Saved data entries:
═══

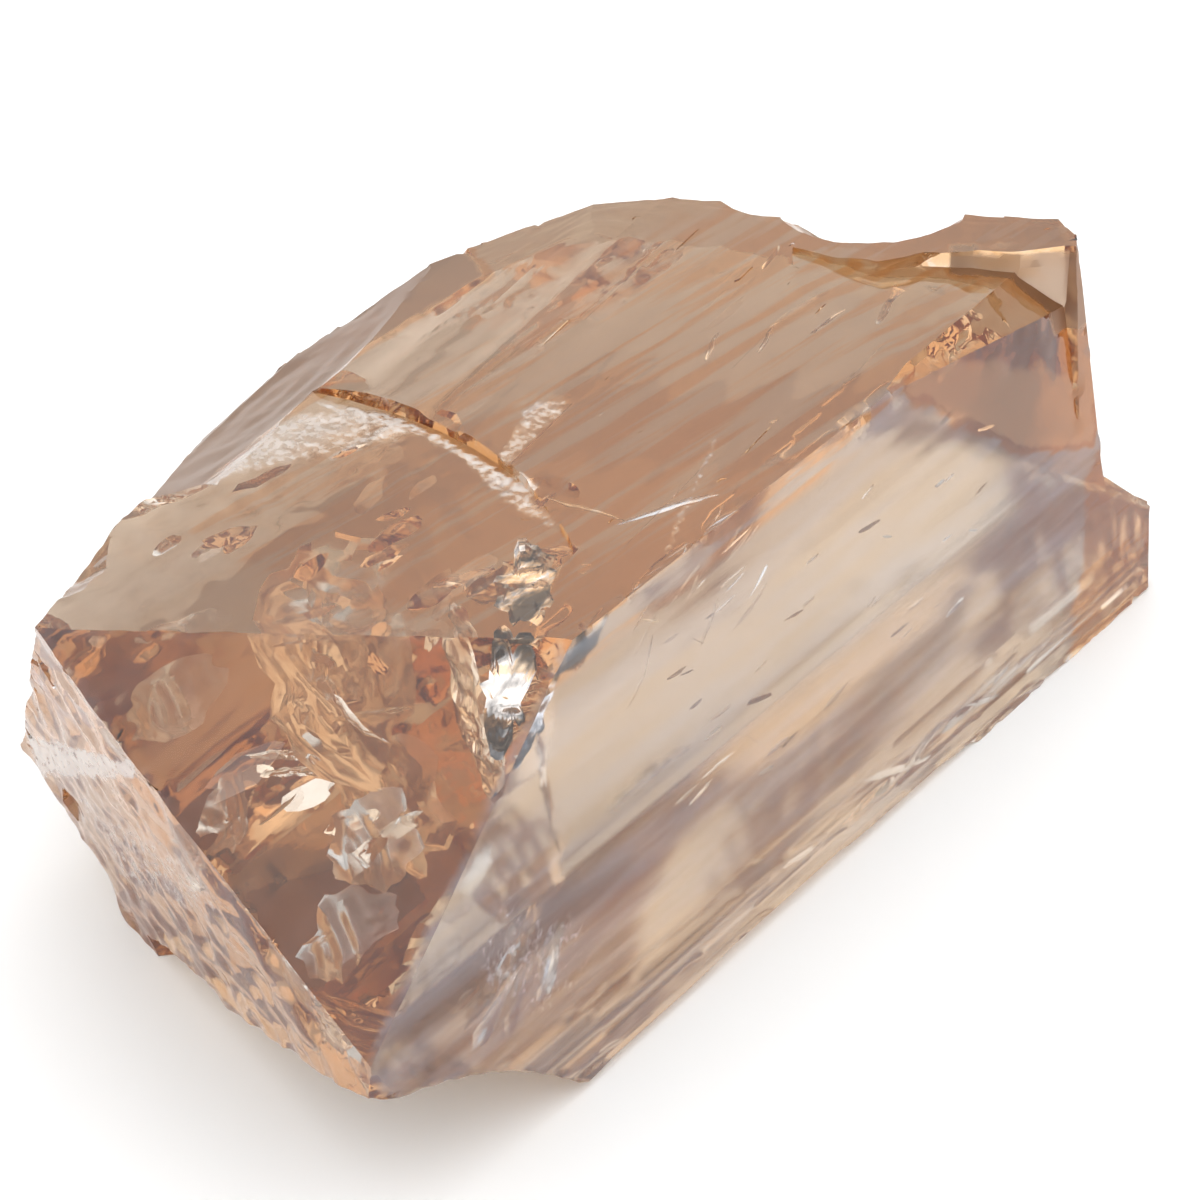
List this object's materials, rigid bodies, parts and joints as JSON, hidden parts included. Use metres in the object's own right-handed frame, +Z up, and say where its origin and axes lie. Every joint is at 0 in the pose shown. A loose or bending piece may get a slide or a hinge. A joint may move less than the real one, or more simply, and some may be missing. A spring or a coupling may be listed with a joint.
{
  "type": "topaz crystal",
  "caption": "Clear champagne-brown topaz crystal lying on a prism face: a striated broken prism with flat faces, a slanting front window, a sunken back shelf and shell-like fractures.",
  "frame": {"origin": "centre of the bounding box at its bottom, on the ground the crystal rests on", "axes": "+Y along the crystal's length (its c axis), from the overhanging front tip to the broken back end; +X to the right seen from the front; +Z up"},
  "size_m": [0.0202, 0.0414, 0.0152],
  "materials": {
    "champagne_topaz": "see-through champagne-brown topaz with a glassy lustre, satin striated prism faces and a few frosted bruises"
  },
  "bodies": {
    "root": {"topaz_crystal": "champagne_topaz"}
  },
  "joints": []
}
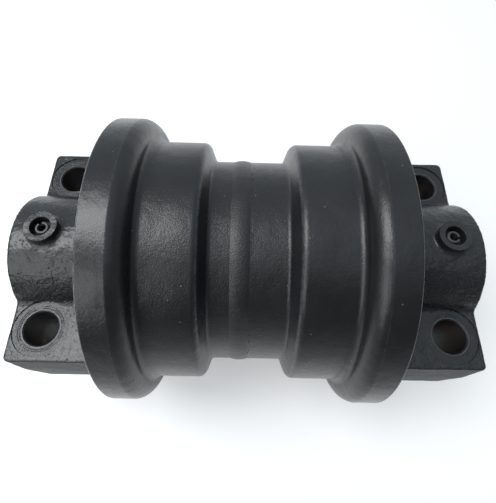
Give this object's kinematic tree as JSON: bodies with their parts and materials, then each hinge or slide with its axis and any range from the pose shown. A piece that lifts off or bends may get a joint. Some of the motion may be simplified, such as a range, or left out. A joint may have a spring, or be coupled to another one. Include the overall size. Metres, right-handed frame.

═══

Pick out each line that holds the string "joints".

### TASK OUTPUT
List this object's materials, rigid bodies, parts and joints as JSON, hidden parts included. Use metres in the object's own right-handed frame, +Z up, and say where its origin and axes lie. Every joint is at 0 in the pose shown. A loose or bending piece may get a slide or a hinge. A joint may move less than the real one, or more simply, and some may be missing. A spring or a coupling may be listed with a joint.
  "joints": []